Deposits hit P12 trillion in first semester of 2018

DEPOSITS in the country grew to double digits in the first half of 2018, compared to its level last year, driving the expansion in the banking industry’s assets for the period. 

Data from the Bangko Sentral ng Pilipinas (BSP) showed deposits grew 10.3 percent in the first semester to hit P12.15 trillion. 

Based on the maiden banking sector outlook survey earlier released, this is expected to continue as bankers see deposits growing between 10 and 20 percent in the next two years. 

Deposits during the first half of the year were mostly peso-denominated and sourced mainly from resident individuals and private corporations.

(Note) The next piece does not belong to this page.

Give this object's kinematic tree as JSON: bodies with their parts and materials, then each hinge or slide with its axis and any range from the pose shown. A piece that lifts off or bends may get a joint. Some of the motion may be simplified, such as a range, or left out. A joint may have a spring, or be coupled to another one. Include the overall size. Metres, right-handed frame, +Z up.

In particular, resident individuals have a 47.7-percent share of the total deposits for the period, followed by private corporations with a 32.5-percent share of the P12.15-trillion deposits during the period.  The government, meanwhile, accounted for 13.1 percent of the total deposits for the first half; the trust department’s share is at 4.5 percent. 

“This broadly indicates a stable funding source for the banking system,” the BSP said. 

By type of deposits, savings deposits grew by 8.1 percent and was still the biggest source of banks’ total deposits, with a share of 47.2 percent as of end-June 2018. 

“This type of deposits is considered inherently stable as it is not particularly sensitive to adverse changes in the bank’s profile,” the BSP said. 

Meanwhile, time certificate of deposits rose 10.2 percent, demand deposit grew 13.2 percent and Long Term Negotiable Certificate of Deposit (LTNCDs) registered an expansion of 40.9 percent. 

“The double-digit growth in demand and time deposits may be attributed to the reduction in reserve requirement ratios by 200 basis points starting March 2018,” the BSP said. 

Bank deposits—or the money placed by bank customers in banking institutions for safekeeping—provide the funding base and serve as major determinant of domestic credit extended to the rest of the economy. 

These deposits are at the core of banks’ financial intermediation functions.